Wow, someone is really in a liquidity-trap funk. Luckily for Krugman and other depressed doubters, the righteous reverend of monetary policy efficacy, Tyler Cowen, is here to restore the faith:
First, cash and short-term bonds may be near-substitutes but they are not literally, strictly equivalent. The nominal rate on T-bills is not exactly zero and furthermore you can't use a T-bill for every retail purchase. The demand curve for real cash need slope down only slightly for a quantity theory result to hold. After everyone spends the new cash balances, and prices rise, people end up with the quantity of real balances which they initially desired. These equilibria have "knife-edge" properties, where "identical to T-Bills" and "nearly identical to T-Bills" do not bring the same results. Tsiang showed this in a very good JMCB article on Friedman's optimum quantity of money, in the early 1970s and you might regard it as implicit in Bewley's Econometrica article on Friedman.
Second, after a helicopter drop no one need expect future taxes to be raised to retire the money (although maybe a sufficiently credible government could create such an expectation).
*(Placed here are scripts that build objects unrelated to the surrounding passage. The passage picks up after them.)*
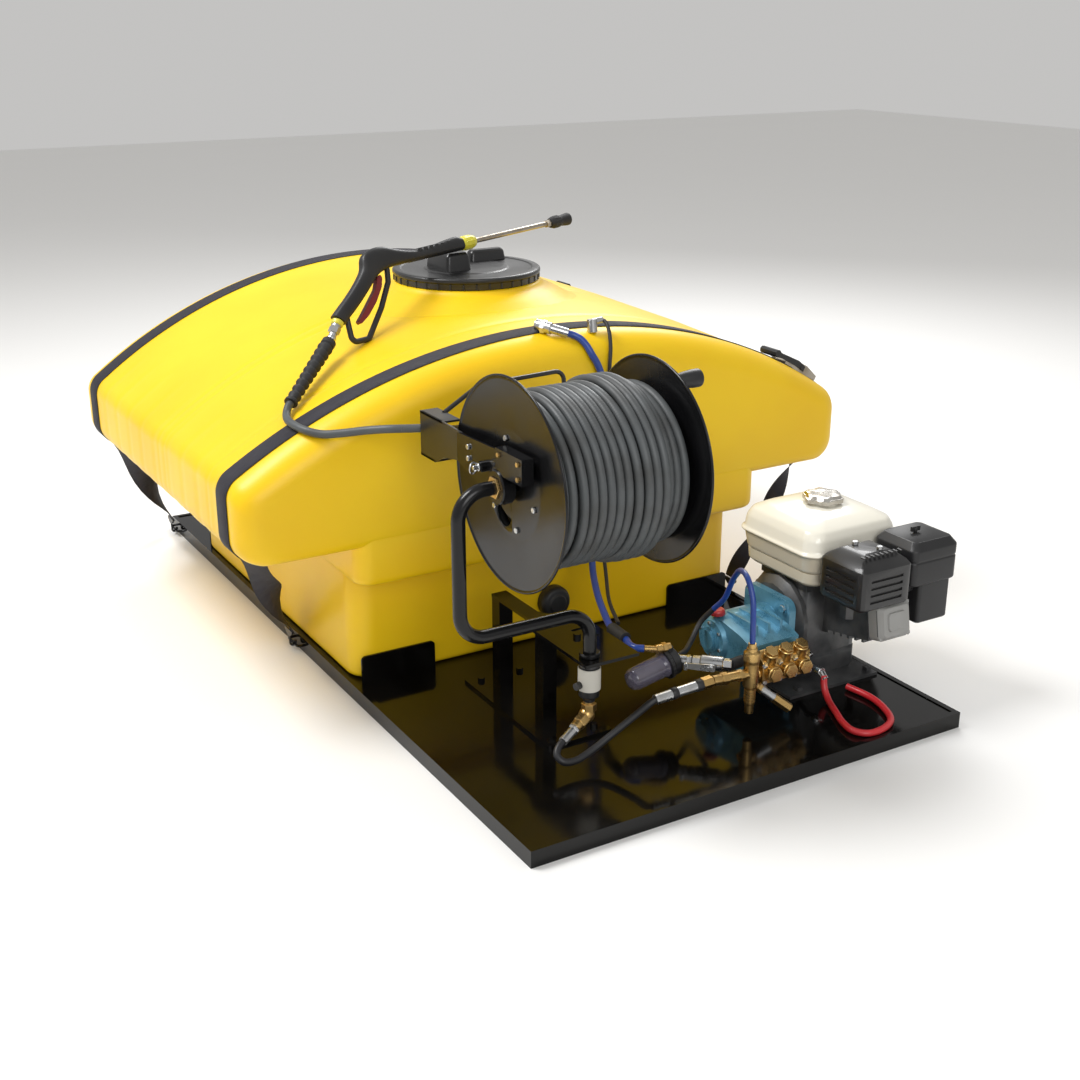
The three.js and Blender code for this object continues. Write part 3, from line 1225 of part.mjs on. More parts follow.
function drainHose() {
  const fitting = join(rod(vec(985, 262, 66), vec(985, 246, 66), 12, 6),
    rod(vec(985, 250, 66), vec(985, 232, 52), 9, 8))
  return hoseWithEnds(drainRoute, 8.2, 18, 6, fitting)
}

const valveStart = vec(638.3, 321.3, 150)
const valveEnd = vec(704, 252, 152)
const valveWay = valveEnd.clone().sub(valveStart).normalize()
const stemWay = vec(valveWay.y, -valveWay.x, 0).normalize()

// Ball valve, then a short rubber stub and its ferrule to the pump's inlet.
function suctionValve() {
  const at = (t) => valveStart.clone().lerp(valveEnd, t)
  const far = vec(manifoldX[0] + 4 - seatGap, 262, 150)
  return join(rod(at(0), at(0.3), 15, 8), rod(at(0.2), at(0.8), 18, 8), rod(at(0.7), at(1), 15, 8),
    rod(at(0.95), vec(738, 262, 151), 14, 8), rod(vec(730, 262, 150), far, 12, 8),
    rod(at(0.5), at(0.5).addScaledVector(stemWay, stemReach), 7, 8))
}

function valveLever() {
  const pivot = valveStart.clone().lerp(valveEnd, 0.5).addScaledVector(stemWay, stemReach + seatGap)
  const turn = new THREE.Matrix4().makeBasis(valveWay, stemWay.clone().cross(valveWay), stemWay)
  return join(box(-12, 12, -9, 9, 0, 4), box(-58, -8, -8, 8, 2, 6), box(-63, -54, -9, 9, 2, 10))
    .applyMatrix4(turn).translate(...pivot.toArray())
}

// ---- assembly ----------------------------------------------------------------------------------

function deckAssembly() {
  const group = new THREE.Group()
  group.add(piece('deck_frame', deckFrame(), finish.glossBlack),
    piece('deck_plate', deckPlate(), finish.glossBlack))
  return group
}

function tankAssembly() {
  const group = new THREE.Group()
  group.add(piece('tank_shell', tankShell(), finish.tankYellow),
    piece('tank_lid', tankLid(), finish.satinBlack))
  const labels = ['front', 'rear']
  labels.forEach((label, k) => {
    const y = strapCentres[k]
    const [leftHook, rightHook] = [hookPlaces(-1)[k], hookPlaces(1)[k]]
    const ratchet = ratchetPlace(y)
    ratchet.add(piece(`ratchet_frame_${label}`, ratchetFrame(), finish.zinc),
      piece(`ratchet_handle_${label}`, ratchetHandle(), finish.zinc))
    group.add(
      piece(`strap_${label}`, strapOver(y, leftHook), finish.webbing),
      piece(`strap_tail_${label}`, strapTail(y, rightHook, k === 0 ? 1 : 0.5), finish.webbing),
      piece(`hook_${label}_left`, strapHook(-1, leftHook), finish.satinBlack),
      piece(`hook_${label}_right`, strapHook(1, rightHook), finish.satinBlack),
      ratchet,
    )
  })
  return group
}

function reelAssembly() {
  const group = new THREE.Group()
  group.add(
    piece('reel_stand', reelStand(), finish.glossBlack),
    piece('swivel_housing', swivelHousing(), finish.satinBlack),
    piece('swivel_elbow', swivelElbow(), finish.brass),
    piece('reel_arm', reelArm(), finish.glossBlack),
    piece('hose_guide', hoseGuide(), finish.satinBlack),
    piece('reel_drum', reelDrum(), finish.glossBlack),
    piece('reel_flange_left', reelFlange(flangeLeftX, -1), finish.glossBlack),
    piece('reel_flange_right', reelFlange(flangeRightX, 1), finish.glossBlack),
    piece('hose_core', hoseCore(), finish.hoseGrey),
    piece('wound_hose', woundHose(), finish.hoseGrey),
    piece('hose_lead', hoseLead(), finish.hoseGrey),
    piece('crank_knob', crankKnob(), finish.plasticBlack),
    piece('reel_lock_pin', reelLockPin(), finish.zinc),
  )
  return group
}

function gunAssembly() {
  const group = new THREE.Group()
  const gun = new THREE.Group()
  const { collar, lance, guard } = gunParts()
  gun.add(
    piece('gun_body', gunBody(), finish.plasticBlack),
    piece('gun_trigger', gunTrigger(), finish.capRed),
    piece('gun_collar', collar, finish.collarYellow),
    piece('gun_lance', lance, finish.steel),
    piece('nozzle_guard', guard, finish.rubberBlack),
    piece('gun_inlet', gunInlet(), finish.zinc),
  )
  gun.rotation.copy(gunTurn)
  gun.position.set(...gunPlace)
  group.add(gun, piece('bend_restrictor', bendRestrictor(), finish.rubberBlack),
    piece('gun_hose', gunHose(), finish.hoseGrey))
  return group
}

function engineAssembly() {
  const group = new THREE.Group()
  group.add(
    piece('engine_block', engineBlock(), finish.engineGrey),
    piece('fuel_tank', fuelTank(), finish.tankWhite),
    piece('fuel_cap', fuelCap(), finish.zinc),
    piece('muffler_guard', mufflerGuard(), finish.satinBlack),
    piece('air_cleaner', airCleaner(), finish.plasticBlack),
    piece('recoil_cover', recoilCover(), finish.satinBlack),
    piece('recoil_handle', recoilHandle(), finish.plasticBlack),
    piece('throttle_lever', throttleLever(), finish.plasticBlack),
    piece('engine_switch', engineSwitch(), finish.capRed),
    piece('drain_hose', drainHose(), finish.hoseRed),
  )
  return group
}

function pumpAssembly() {
  const group = new THREE.Group()
  group.add(
    piece('pump_crankcase', pumpCrankcase(), finish.pumpBlue),
    piece('pump_oil_cap', pumpOilCap(), finish.capRed),
    piece('pump_manifold', pumpManifold(), finish.brass),
    piece('unloader', unloader(), finish.brass),
    piece('injector', injector(), finish.brass),
    piece('bypass_hose', bypassHose(), finish.hoseBlue),
    piece('filter_head', filterHead(), finish.plasticBlack),
    piece('filter_bowl', filterBowl(), finish.filterSmoke),
    piece('feed_hose', feedHose(), finish.hoseBlue),
    piece('vent_hose', ventHose(), finish.hoseBlack),
    piece('pressure_hose', pressureHose(), finish.hoseBlack),
    piece('suction_valve', suctionValve(), finish.zinc),
    piece('valve_lever', valveLever(), finish.zinc),
  )
  return group
}

const deck = new THREE.Group()
deck.add(deckAssembly(), tankAssembly(), reelAssembly(), gunAssembly(), engineAssembly(), pumpAssembly())
deck.position.set(-deckWidth / 2, -deckLength / 2, deckHeight)

const washer = new THREE.Group()
washer.add(deck)

export default washer
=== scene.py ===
import json

import bmesh
import bpy
import numpy as np
from math import acos, cos, pi, radians, sin, sqrt
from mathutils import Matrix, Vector


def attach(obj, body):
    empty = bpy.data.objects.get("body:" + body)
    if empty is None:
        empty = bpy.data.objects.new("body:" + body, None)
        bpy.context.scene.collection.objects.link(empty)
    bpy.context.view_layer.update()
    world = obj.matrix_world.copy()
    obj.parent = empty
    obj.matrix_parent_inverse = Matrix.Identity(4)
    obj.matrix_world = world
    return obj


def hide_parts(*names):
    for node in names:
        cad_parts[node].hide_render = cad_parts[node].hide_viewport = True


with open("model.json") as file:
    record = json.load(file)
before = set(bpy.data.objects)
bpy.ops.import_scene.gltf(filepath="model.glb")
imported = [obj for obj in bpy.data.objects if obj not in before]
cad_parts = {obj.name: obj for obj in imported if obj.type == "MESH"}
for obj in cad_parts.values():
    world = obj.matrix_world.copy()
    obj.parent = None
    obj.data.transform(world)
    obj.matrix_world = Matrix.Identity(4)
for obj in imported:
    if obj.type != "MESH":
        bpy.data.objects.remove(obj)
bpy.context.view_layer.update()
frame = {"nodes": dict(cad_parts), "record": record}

deck = {"width": 1219.0, "length": 2400.0, "height": 38.0}
deckOrigin = np.array([deck["width"] / 2, deck["length"] / 2, -deck["height"]])
bodyOf = {node: body for body, nodes in frame["record"]["behaviour"]["bodies"].items() for node in nodes}


def toFrame(points):
    return (np.asarray(points, float) - deckOrigin) / 1000


def unit(v):
    v = np.asarray(v, float)
    return v / np.linalg.norm(v, axis=-1, keepdims=True)


def linked(name, data):
    obj = bpy.data.objects.new(name, data)
    bpy.context.scene.collection.objects.link(obj)
    return obj


cameraSettings = {"place": [-1294.1, -2219.1, 1642.4], "yaw": 30.665, "pitch": 20.4375, "lens": 48.46}


def addCamera():
    data = bpy.data.cameras.new("camera")
    data.lens, data.sensor_width = cameraSettings["lens"], 36
    camera = linked("camera", data)
    camera.location = toFrame(cameraSettings["place"])
    camera.rotation_euler = (radians(90 - cameraSettings["pitch"]), 0, -radians(cameraSettings["yaw"]))
    bpy.context.scene.camera = camera


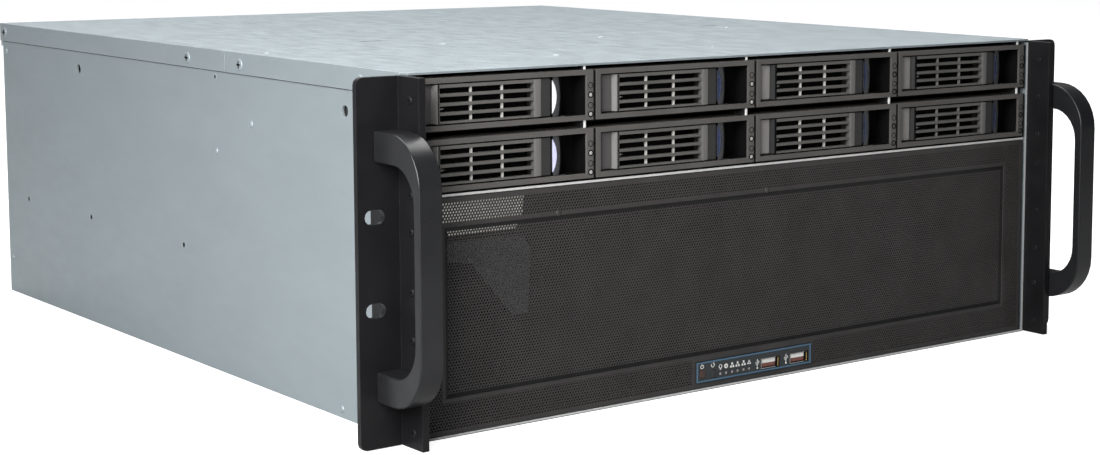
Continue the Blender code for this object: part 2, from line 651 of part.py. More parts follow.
def mainboard():
    """Server board: circuit board, port block, cooler, memory and expansion sockets."""
    x0, x1, y0, y1 = BOARD
    top = BOARD_Z + 1.6
    foot = top - 0.5
    holes = [circle(x, y, 1.8, 8) for x in STUD_X for y in STUD_Y]
    board = prism([rect(x0, x1, y0, y1)] + holes, "z", BOARD_Z, top)
    ports = [box(88, 104, 484, 506.4, foot, 28), box(60, 84, 484, 506.4, foot, 40),
             box(20, 56, 484, 506.4, foot, 40), box(-12, 16, 484, 506.4, foot, 24),
             box(-46, -20, 484, 506.4, foot, 44)]
    cooler = [box(-10, 60, 392, 462, top + 3, 62), box(5, 45, 407, 447, foot, top + 4)]
    memory = [box(70 + 8 * i, 76 + 8 * i, 350, 482, foot, 41) for i in range(4)]
    sockets = [box(x - 3.6, x + 3.6, 396, 480, foot, top + 11) for x in slot_x()]
    chipset = [box(-120, -84, 330, 366, foot, top + 10)]
    return node("mainboard", join(board, *ports, *cooler, *memory, *sockets, *chipset), "board")


def io_shield():
    """Port shield with an opening for each group of connectors."""
    outer = rect(IO_LEFT + 0.5, IO_RIGHT - 0.5, IO_LOW + 0.4, IO_HIGH - 0.4)
    ports = [rect(89, 103, 13, 27), rect(61, 83, 13, 39), rect(21.5, 37, 13, 39), rect(39.5, 55, 13, 39),
             rect(-11, 15, 13, 23)]
    jacks = [circle(x, z, 3.4, 12) for x in (-38.5, -27.5) for z in (17, 27.5, 38)]
    shield = prism([outer] + ports + jacks, "y", REAR_INNER + 0.1, BODY_REAR - 0.2)
    return node("io_shield", shield, "bare_steel")


def build():
    """Make every node of the enclosure."""
    for old in list(bpy.data.objects):
        bpy.data.objects.remove(old)
    base_tray()
    front_cover()
    rear_lid()
    thumbscrews()
    rear_panel()
    slot_covers()
    for side, label in ((-1, "left"), (1, "right")):
        ear(side, "ear_" + label)
        handle(side, "handle_" + label)
    drive_cage()
    backplane()
    drive_bays()
    front_grille()
    control_panel()
    push_button("power_button", *POWER_BUTTON)
    push_button("reset_button", *RESET_BUTTON)
    for label, x in zip(("left", "right"), USB_CENTRES):
        usb_socket("usb_socket_" + label, x)
    fan_wall()
    fans()
    psu_case()
    psu_inlet()
    psu_rocker()
    fan_rotor("psu_rotor", *PSU_FAN, 72.0, 482.0, 18.4)
    mainboard()
    io_shield()


build()
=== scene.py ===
"""Looks of the four-unit rack storage enclosure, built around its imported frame.

Lengths in this script are in millimetres. X runs to the right of someone facing the front and
Z is up. Y runs to the back and is counted from the front plane of the rack ears, which at()
turns into the frame's metres.
"""

import json
import math

import bmesh
import bpy
from mathutils import Matrix, Vector
from mathutils.geometry import delaunay_2d_cdt


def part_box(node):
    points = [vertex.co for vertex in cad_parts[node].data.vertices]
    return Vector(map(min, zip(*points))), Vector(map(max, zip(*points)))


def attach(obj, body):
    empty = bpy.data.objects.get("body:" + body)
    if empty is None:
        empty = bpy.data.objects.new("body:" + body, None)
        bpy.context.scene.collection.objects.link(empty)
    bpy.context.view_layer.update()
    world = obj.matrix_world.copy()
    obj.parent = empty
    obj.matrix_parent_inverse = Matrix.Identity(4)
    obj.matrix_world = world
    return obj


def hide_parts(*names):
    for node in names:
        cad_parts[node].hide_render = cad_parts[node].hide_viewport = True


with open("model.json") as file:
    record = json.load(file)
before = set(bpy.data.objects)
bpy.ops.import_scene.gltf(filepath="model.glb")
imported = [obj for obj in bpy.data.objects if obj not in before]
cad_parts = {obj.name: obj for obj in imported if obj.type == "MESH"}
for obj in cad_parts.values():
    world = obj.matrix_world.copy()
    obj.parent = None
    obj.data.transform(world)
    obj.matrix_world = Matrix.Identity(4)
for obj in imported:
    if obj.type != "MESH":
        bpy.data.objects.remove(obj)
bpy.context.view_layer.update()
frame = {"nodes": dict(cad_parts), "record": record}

MM = 0.001
INSIDE_WITH_HOLES = 2

# The base tray starts 2 mm in front of the ears' plates
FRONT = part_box("base_tray")[0].y + 2 * MM


def at(x, y, z):
    """A point given in millimetres from the ears' front plane, in the frame's metres."""
    return Vector((x * MM, FRONT + y * MM, z * MM))


def span(node):
    """Lowest and highest corners of a CAD node, in this script's millimetres."""
    low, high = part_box(node)
    shift = Vector((0, FRONT, 0))
    return (low - shift) / MM, (high - shift) / MM


# -------- materials

def blank(name):
    """A new material with its tree, its shader and object coordinates."""
    made = bpy.data.materials.new(name)
    made.use_nodes = True
    tree = made.node_tree
    shader = tree.nodes["Principled BSDF"]
    coordinates = tree.nodes.new("ShaderNodeTexCoord").outputs["Object"]
    return made, tree, shader, coordinates


def connect(tree, node, inputs):
    """Link a node's inputs to sockets, or give them values."""
    for name, value in inputs.items():
        if isinstance(value, bpy.types.NodeSocket):
            tree.links.new(value, node.inputs[name])
        else:
            node.inputs[name].default_value = value


def added(tree, kind, inputs):
    """A new shader node with some inputs linked or given a value."""
    made = tree.nodes.new("ShaderNode" + kind)
    connect(tree, made, inputs)
    return made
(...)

So there is no Ricardian motive to save the new cash, as Brad DeLong points out. Indeed, if you think there is some chance that others will spend the money, raising the price level, you will want to spend your new cash soon, so as to preserve its value against forthcoming price inflation. The resulting game-theoretic equilibrium, applying dominant strategies, again leads to higher prices, higher aggregate demand, and the desired quantity of real cash balances held.
In short, the liquidity trap is a much overrated idea so don't get all worked up over it. Monetary policy can still be highly effective in the current economic environment.